The Sunday Times, for example, observed: "Gloopy balladry and formulaic funk, both serving lyrics of banal sentimentality or vapid sloganeering, have threatened his pioneering reputation. Back from a 10-year break, Wonder sticks like a particularly stubborn limpet to this particularly unlovely template."

Yet watching him in action it seems evident that sentimentality is second nature to Stevie Wonder. One suspects he could not even imagine how cynics might retch at his proclamation: "I think love is the most consistent thing next to life if you allow it to be." He clearly means it when he claims music really can change the world.

Yet any suspicion that he is trotting out the liberal platitudes of a Miss World contestant is undermined by a political stance that is anything but woolly. His views are often strongly at odds with the prevailing mood in his native America on everything from stem cell research - he is clearly in favour - to politics - he is adamantly anti-Republican.

On Africa, he talks of how God has provided natural resources but concludes that the developed nations have taken them and given nothing in return.
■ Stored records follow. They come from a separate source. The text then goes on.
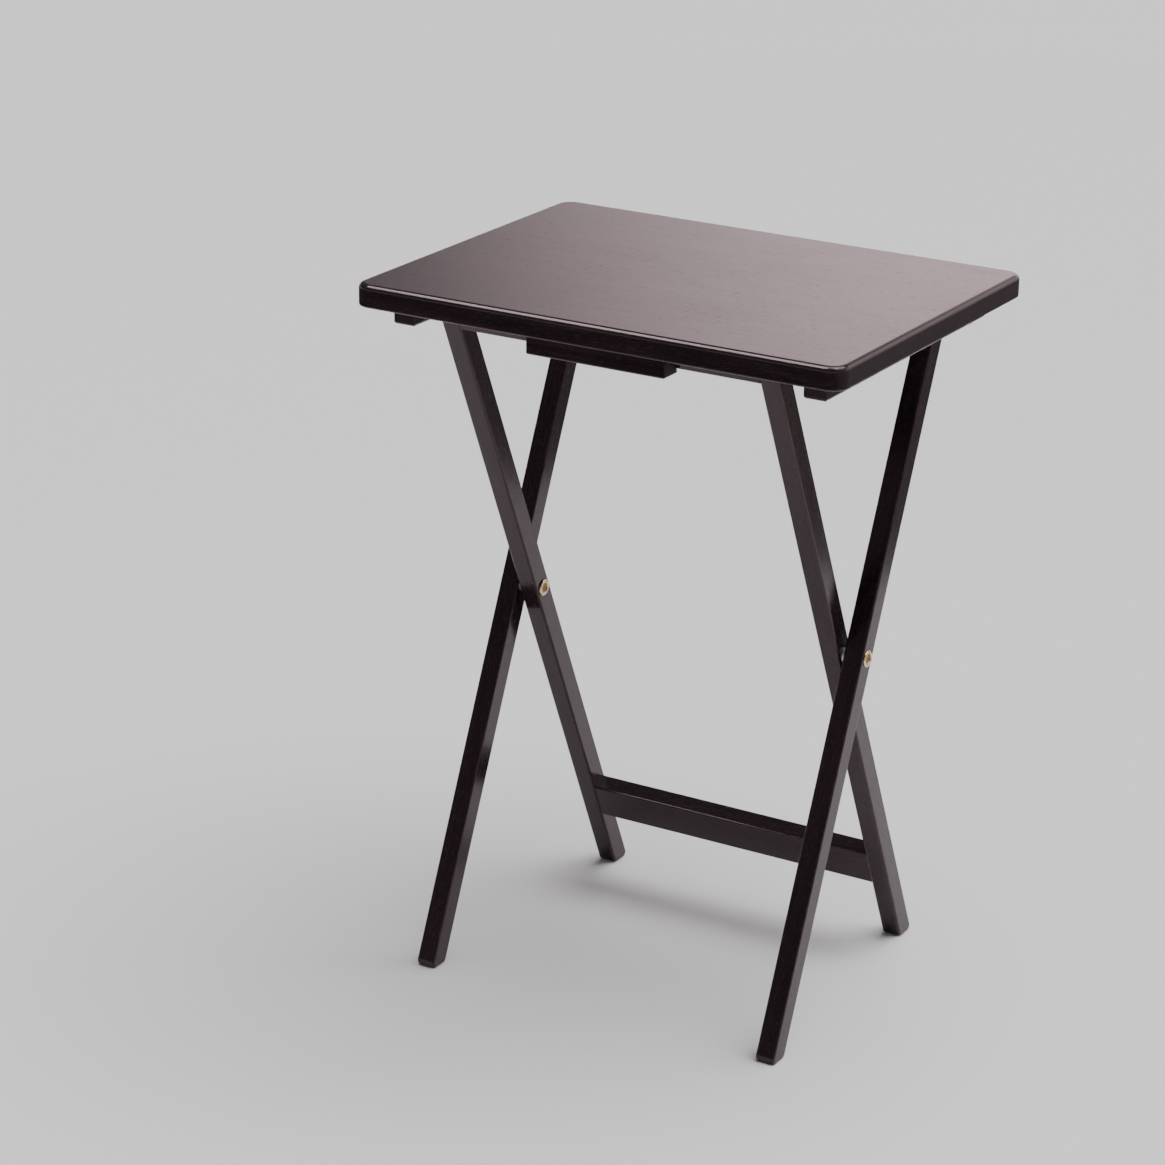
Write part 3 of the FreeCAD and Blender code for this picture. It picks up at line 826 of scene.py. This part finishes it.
def wood_screw(name, long, hardware):
    """A flat-headed wood screw that points down from its head at the origin."""
    screw = turned_piece(name, wood_screw_profile(long, hardware), hardware.screw_segments)
    for turn in (0, 90):
        cut_away(screw, cross_blade(turn))
    soften(screw, 0.06 * MM, 2)
    return screw


class TRAYTABLE_OT_screws(Operator):
    """Model the cross-headed wood screws of the cleats and the batten"""

    bl_idname = "traytable.screws"
    bl_label = "Model Screws"

    def execute(self, context):
        hardware = context.scene.tray_hardware
        finish = context.scene.tray_metal
        zinc = material_called("zinc_plated_steel", zinc_material, finish)
        facing = Vector((0, 0, -1))
        for node in ("cleat_screws", "batten_screws"):
            places, long = screw_places(node, facing, hardware)
            first = wood_screw(f"{node}_1", long, hardware)
            screws = [first]
            screws += [
                copy_of(first, f"{node}_{number}") for number in range(2, len(places) + 1)
            ]
            for number, (screw, spot) in enumerate(zip(screws, places)):
                driven_to = math.radians(12 + 37 * number)
                turn = Matrix.Rotation(driven_to, 3, "Z")
                settle(screw, pointing(facing) @ turn, spot)
            deselect_all()
            for screw in screws:
                screw.select_set(True)
            bpy.context.view_layer.objects.active = first
            bpy.ops.object.join()
            first.name = f"cross_head_{node}"
            finish_with(first, zinc)
            stand_for(first, node)
        return {"FINISHED"}


def screw_places(node, facing, hardware):
    """Where the heads of a group of screws are, and how long the screws are."""
    mesh = frame["nodes"][node].data
    depths = [vertex.co.dot(facing) for vertex in mesh.vertices]
    top = max(depths)
    same_head = 3 * hardware.screw_head
    heads = []
    for vertex, depth in zip(mesh.vertices, depths):
        if depth < top - 0.01 * MM:
            continue
        near = [head for head in heads if (vertex.co - head[0]).length < same_head]
        if near:
            near[0].append(vertex.co.copy())
        else:
            heads.append([vertex.co.copy()])
    places = []
    for rim in heads:
        low = Vector(min(spot[i] for spot in rim) for i in range(3))
        high = Vector(max(spot[i] for spot in rim) for i in range(3))
        places.append((low + high) / 2)
    return places, top - min(depths)


# Lights that only show in the gloss: the place, the width and depth, and the watts. They
# face one point, in the tray.
GLOSS_LIGHTS = {
    "overhead_softbox": ((-0.88, -0.62, 2.75), (1.4, 1.6), 72),
    "overhead_lamp": ((0.86, -0.12, 2.75), (0.28, 0.28), 7),
}
LIT_POINT = Vector((0, 0, 0.65))

# The world's colours, and the way to the right-hand end of the backdrop.
DIM_ROOM = (0.14, 0.135, 0.15)
LIT_BACKDROP = (2.3, 1.84, 1.88)
PALE_HORIZON = (1.12, 1.12, 1.12)
RIGHTWARDS = Vector((0.87, 0.50, 0.0))


class TRAYTABLE_OT_studio(Operator):
    """Set up the floor, the lights and the camera"""

    bl_idname = "traytable.studio"
    bl_label = "Set Up Studio"

    def execute(self, context):
        studio = context.scene.tray_studio
        make_floor(studio)
        make_painted_shade_surround(studio)
        make_world(context.scene)
        make_ceiling(studio)
        for name, (place, size, power) in GLOSS_LIGHTS.items():
            make_gloss_light(name, place, size, power)
        make_camera(context.scene, studio)
        return {"FINISHED"}


def make_floor(studio):
    deselect_all()
    bpy.ops.mesh.primitive_plane_add(size=studio.floor_size)
    floor = bpy.context.object
    floor.name = "studio_floor"
    material, graph = new_graph("pale_floor")
    place = graph.node("ShaderNodeTexCoord")["Object"]
    mottle = graph.noise(graph.stretched(place, *FLOOR_MOTTLE), 2.0)
    darker = [0.985 * channel for channel in studio.floor]
    base = graph.mix(mottle, studio.floor, darker)
    graph.surface({"Base Color": base, "Roughness": 0.75 + 0.1 * mottle})
    finish_with(floor, material)


def make_painted_shade_surround(studio):
    """A dark ring on the floor, unseen by the camera, that the lacquer mirrors: painted shade that stands for the
    unlit surroundings, seen only in reflections. It keeps the upright faces deep, as the dark end of a studio
    does."""
    deselect_all()
    bpy.ops.mesh.primitive_circle_add(
        vertices=64,
        radius=studio.surround_outer,
        fill_type="NGON",
        location=(0, 0, studio.surround_height),
    )
    ring = bpy.context.object
    ring.name = "painted_shade_surround"
    bpy.ops.object.mode_set(mode="EDIT")
    bpy.ops.mesh.select_all(action="SELECT")
    bpy.ops.mesh.inset(thickness=studio.surround_outer - studio.surround_inner)
    bpy.ops.mesh.delete(type="FACE")
    bpy.ops.object.mode_set(mode="OBJECT")
    material, graph = new_graph("painted_shade_ring")
    place = graph.node("ShaderNodeTexCoord")["Object"]
    painted_shade_mottle = graph.noise(graph.stretched(place, *PAINTED_SHADE_MOTTLE), 2.0)
    # Painted shade: a dark, slightly mottled colour that only the lacquer's reflections show.
    graph.surface({"Base Color": graph.mix(painted_shade_mottle, studio.painted_shade_dark, studio.painted_shade_pale)})
    finish_with(ring, material)
    ring.visible_camera = False
    ring.visible_diffuse = False
    ring.visible_shadow = False


def make_world(scene):
    """A dim studio with a lit backdrop behind the table, brightest towards the right. At
    the horizon the walls are as pale as the floor."""
    world = bpy.data.worlds.new("studio_world")
    scene.world = world
    graph = Graph(world)
    place = graph.node("ShaderNodeTexCoord")["Generated"]
    split = graph.node("ShaderNodeSeparateXYZ", None, {"Vector": place})
    aside = {0: place, 1: RIGHTWARDS}
    right = graph.node("ShaderNodeVectorMath", {"operation": "DOT_PRODUCT"}, aside)["Value"]
    behind = split["Y"].between(0.25, 0.75)
    low = 1 - split["Z"].between(0.35, 0.55)
    lit = right.between(-0.115, 0.10) * behind * low
    walls = graph.mix(lit, DIM_ROOM, LIT_BACKDROP)
    tone = graph.mix(split["Z"].between(0.06, 0.17), PALE_HORIZON, walls)
    light = graph.node("ShaderNodeBackground", None, {"Color": tone, "Strength": 1.0})
    graph.node("ShaderNodeOutputWorld", None, {"Surface": light["Background"]})


def make_ceiling(studio):
    """Even light from a wide patch of the ceiling, a little to the right and behind."""
    sun = bpy.data.lights.new("ceiling", "SUN")
    sun.energy = studio.ceiling_strength
    sun.angle = studio.ceiling_spread
    holder = bpy.data.objects.new("ceiling", sun)
    bpy.context.scene.collection.objects.link(holder)
    holder.rotation_euler = Vector((0.30, 0.20, 1.0)).to_track_quat("Z", "Y").to_euler()


def make_gloss_light(name, place, size, power):
    """A soft rectangular light above the tray, long from front to rear, that faces it."""
    light = bpy.data.lights.new(name, "AREA")
    light.shape = "RECTANGLE"
    light.size, light.size_y = size
    light.energy = power
    holder = bpy.data.objects.new(name, light)
    bpy.context.scene.collection.objects.link(holder)
    back = (Vector(place) - LIT_POINT).normalized()
    side = ALONG_Y.cross(back).normalized()
    axes = Matrix((side, back.cross(side), back)).transposed()
    holder.matrix_world = Matrix.Translation(place) @ axes.to_4x4()
    holder.visible_camera = False
    holder.visible_diffuse = False


def make_camera(scene, studio):
    camera = bpy.data.cameras.new("studio_camera")
    camera.lens = studio.lens
    camera.sensor_width = 36
    camera.sensor_fit = "HORIZONTAL"
    camera.clip_end = 200
    holder = bpy.data.objects.new("studio_camera", camera)
    scene.collection.objects.link(holder)
    level = math.cos(studio.elevation)
    sight = Vector(
        (
            -math.sin(studio.azimuth) * level,
            math.cos(studio.azimuth) * level,
            -math.sin(studio.elevation),
        )
    )
    right = Vector((math.cos(studio.azimuth), math.sin(studio.azimuth), 0))
    up = right.cross(sight)
    axes = Matrix((right, up, -sight)).transposed() @ Matrix.Rotation(studio.roll, 3, "Z")
    place = Vector(studio.aim) - studio.distance * sight
    holder.matrix_world = Matrix.Translation(place) @ axes.to_4x4()
    scene.camera = holder


# ------------------------------------------------------------------ panel


class TRAYTABLE_PT_sidebar(Panel):
    """Lists the steps that finish the table"""

    bl_label = "Tray Table"
    bl_idname = "TRAYTABLE_PT_sidebar"
    bl_space_type = "VIEW_3D"
    bl_region_type = "UI"
    bl_category = "Tray Table"

    def draw(self, context):
        for step in STEPS:
            self.layout.operator(step.bl_idname)
        for group in SETTINGS:
            box = self.layout.box()
            settings = getattr(context.scene, group)
            for name in settings.__annotations__:
                box.prop(settings, name)


STEPS = (
    TRAYTABLE_OT_wood,
    TRAYTABLE_OT_dowels,
    TRAYTABLE_OT_washers,
    TRAYTABLE_OT_crossing_bolts,
    TRAYTABLE_OT_hinge_bolts,
    TRAYTABLE_OT_screws,
    TRAYTABLE_OT_studio,
)
SETTINGS = {
    "tray_wood": WoodFinish,
    "tray_metal": MetalFinish,
    "tray_hardware": Hardware,
    "tray_studio": Studio,
}


def register():
    for group in SETTINGS.values():
        bpy.utils.register_class(group)
    for step in (*STEPS, TRAYTABLE_PT_sidebar):
        bpy.utils.register_class(step)
    for name, group in SETTINGS.items():
        setattr(bpy.types.Scene, name, PointerProperty(type=group))


def unregister():
    for name in SETTINGS:
        delattr(bpy.types.Scene, name)
    for step in (TRAYTABLE_PT_sidebar, *reversed(STEPS)):
        bpy.utils.unregister_class(step)
    for group in reversed(SETTINGS.values()):
        bpy.utils.unregister_class(group)


def main():
    register()
    bpy.ops.traytable.wood()
    bpy.ops.traytable.dowels()
    bpy.ops.traytable.washers()
    bpy.ops.traytable.crossing_bolts()
    bpy.ops.traytable.hinge_bolts()
    bpy.ops.traytable.screws()
    bpy.ops.traytable.studio()
    deselect_all()


if __name__ == "__main__":
    main()
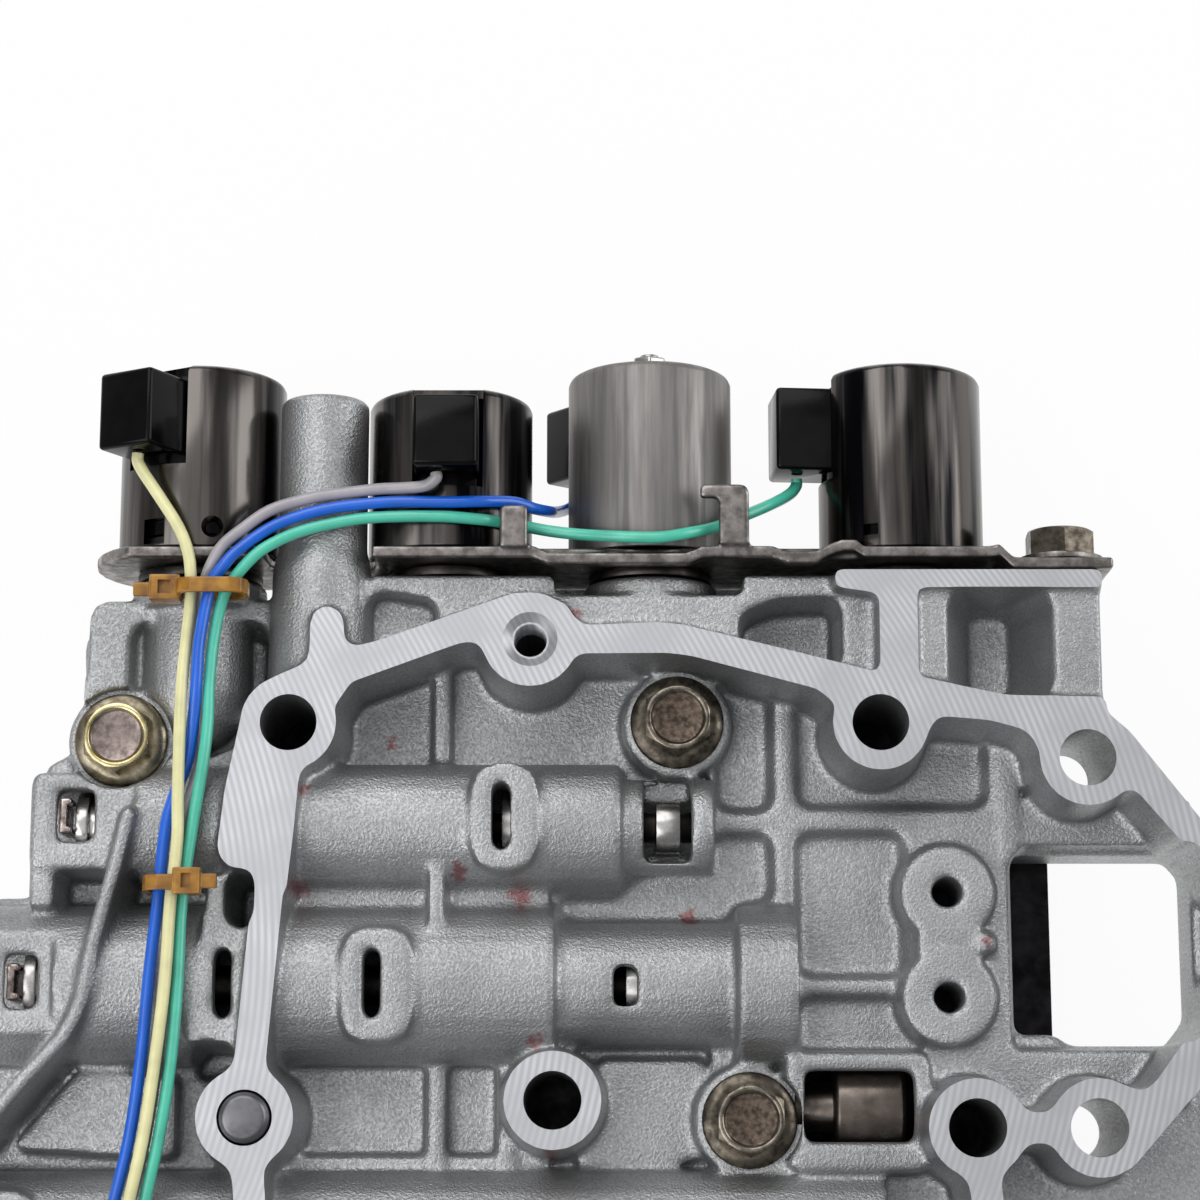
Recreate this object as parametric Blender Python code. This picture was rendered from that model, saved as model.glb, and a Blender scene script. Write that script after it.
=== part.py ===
"""Valve body of an automatic transmission: two aluminium castings with a steel separator plate
between them, spool valves in their bores, and four solenoids with their lead wires on the top edge.

It lies on its rear face: X runs along the valves, Y towards the solenoids, Z out of the milled rail.
Sizes are in millimetres, and MM turns them into Blender's metres where a mesh is made.
"""

import math

import bmesh
import bpy
from mathutils import Matrix, Vector

MM = 0.001

for left_over in list(bpy.data.objects):
    bpy.data.objects.remove(left_over, do_unlink=True)

# Stack of castings and plate
SEAT_GAP = 0.3
REAR_DEPTH = 12.2
PLATE_THICKNESS = 1.2
FRONT_DEPTH = 28.0
RAIL_HEIGHT = 17.0
DRAFT_ANGLE = 4.0

PLATE_Z = REAR_DEPTH + SEAT_GAP
MATE_Z = PLATE_Z + PLATE_THICKNESS + SEAT_GAP
RAIL_Z = MATE_Z + FRONT_DEPTH
FLOOR_Z = RAIL_Z - RAIL_HEIGHT
ROOT_Z = MATE_Z + 3.0
MILL_ALLOWANCE = 0.8

# Heights of the cast steps above the floor
RIB_HEIGHT = 3.0
BOLT_BOSS_HEIGHT = 6.0
SHELF_HEIGHT = 13.0
LEFT_SHELF_HEIGHT = 8.0
WINDOW_PAD_HEIGHT = 12.0
SHUTTLE_PAD_HEIGHT = 8.5
CURVED_RIB_HEIGHT = 15.5
LOBE_HEIGHT = 6.5
RIB_Z = FLOOR_Z + RIB_HEIGHT
BOLT_SEAT_Z = FLOOR_Z + BOLT_BOSS_HEIGHT
SHELF_Z = FLOOR_Z + SHELF_HEIGHT
LEFT_SHELF_Z = FLOOR_Z + LEFT_SHELF_HEIGHT
WINDOW_PAD_Z = FLOOR_Z + WINDOW_PAD_HEIGHT
SHUTTLE_PAD_Z = FLOOR_Z + SHUTTLE_PAD_HEIGHT
CURVED_RIB_Z = FLOOR_Z + CURVED_RIB_HEIGHT
LOBE_Z = FLOOR_Z + LOBE_HEIGHT

# Rail bosses: centre of each hole, boss radius and band between them
BOSS_RADIUS = 7.4
RAIL_HOLE_RADIUS = 4.4
BAND_HALF = 2.3
BAND_FILLET = 3.0
DOWEL_AT = (-53.7, -6.3)
BOSS_A_AT = (-48.3, 54.1)
TAPPED_AT = (-10.9, 67.2)
BOSS_C_AT = (43.5, 54.1)
BOSS_E_AT = (75.4, 48.6)
BOSS_F_AT = (57.0, -7.8)
BOSS_G_AT = (75.4, -7.8)
FREE_BOSS_AT = (-7.2, -3.7)
LOWER_LEFT_AT = (-49.5, -54.0)
LOWER_MIDDLE_AT = (6.0, -62.0)
LOWER_RIGHT_AT = (62.0, -54.0)
CASE_HOLES_AT = (
    BOSS_A_AT,
    BOSS_C_AT,
    BOSS_E_AT,
    BOSS_F_AT,
    BOSS_G_AT,
    FREE_BOSS_AT,
    LOWER_LEFT_AT,
    LOWER_MIDDLE_AT,
    LOWER_RIGHT_AT,
)
TAPPED_RADIUS = 2.7
TAPPED_MOUTH_RADIUS = 4.3
TAPPED_MOUTH_DEPTH = 1.6

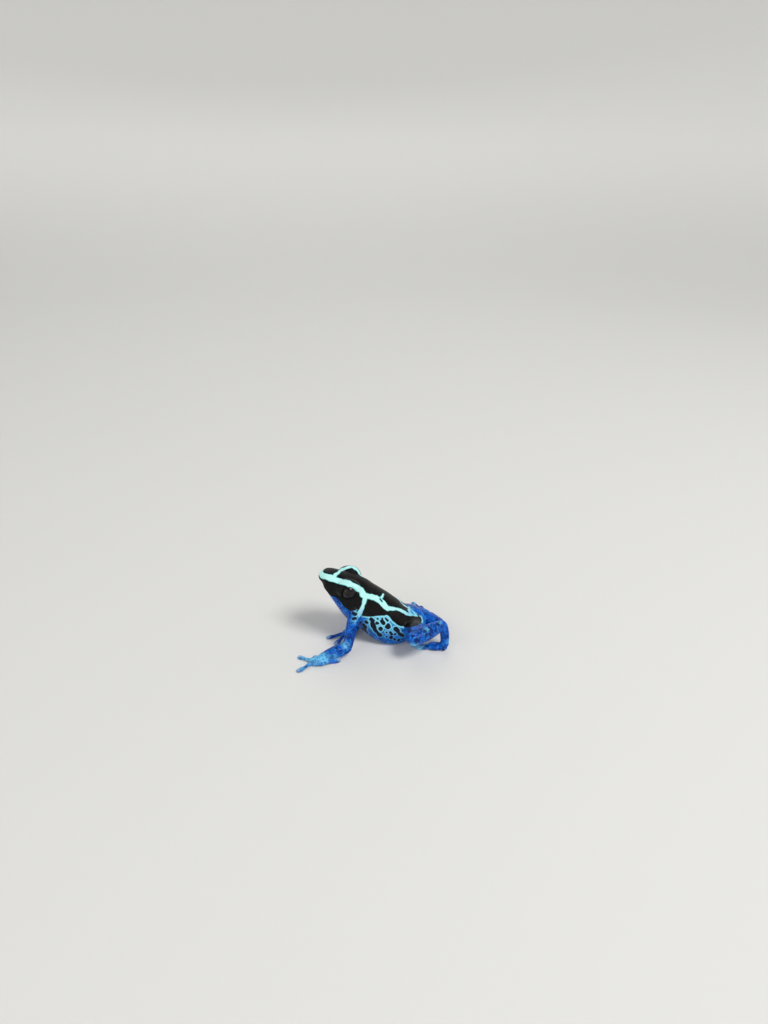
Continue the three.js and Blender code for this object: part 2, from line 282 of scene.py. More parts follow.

That continent owes nothing to the West, he said. "The reality is the debt has already been paid."

On war, he states: "I've not agreed with war ever in my life. To my knowledge, there's no place in the Bible that talks about bombing nations or in the Koran that talks about terrorising innocent people."

Or in the words of the new album: "There's been a time for war, a time for strife, a time set aside for everything under the sun, we must now set aside a time for love."

When asked by a journalist from a black newspaper about apathy over voting, he insisted onthe importance of civic engagement. Remembering the civil rights marches in the America of his youth and the struggles against apartheid in South Africa, he said that anyone who believed in justice, in equality, in truth, "in doing right by everyone", should vote. "You count," he said.

It is hard not to conclude that, having overcome the disability of blindness, Stevie Wonder has, perhaps, a stronger sense of social justice than some stars. He certainly appears to be at peace with himself in a way that eludes many other big names.

He has remained loyal to Motown, the label on which he has recorded all his life. He is generous towards fellow musicians, praising Beyoncé and the late Aaliyah. And he insists there is a place for fun and "crazy stuff" in music alongside more serious material. "You can't expect every song to be a song of social consciousness," he said.

And on the subject of his blindness, he is practical about the limited hope offered by a new treatment that his wife discovered on the internet.

Yes, he admitted, he had visited a pioneering consultant in Baltimore who was involved in a project that involved implanting a chip that might enable some to see. It was possible he could be a candidate for the procedure but would give way to others if they were more eligible. So at present all his staff were still in a job, he joked. "There's nothing that's happening with my eyes as far as me being able to see. Someone is going to have to drive me for a while."

Though there are some people who might struggle all their lives against such a disability, Stevie Wonder is not one of them. "I'm pretty thankful," he said when asked whether he had any regrets. "I'm OK, I'm all right."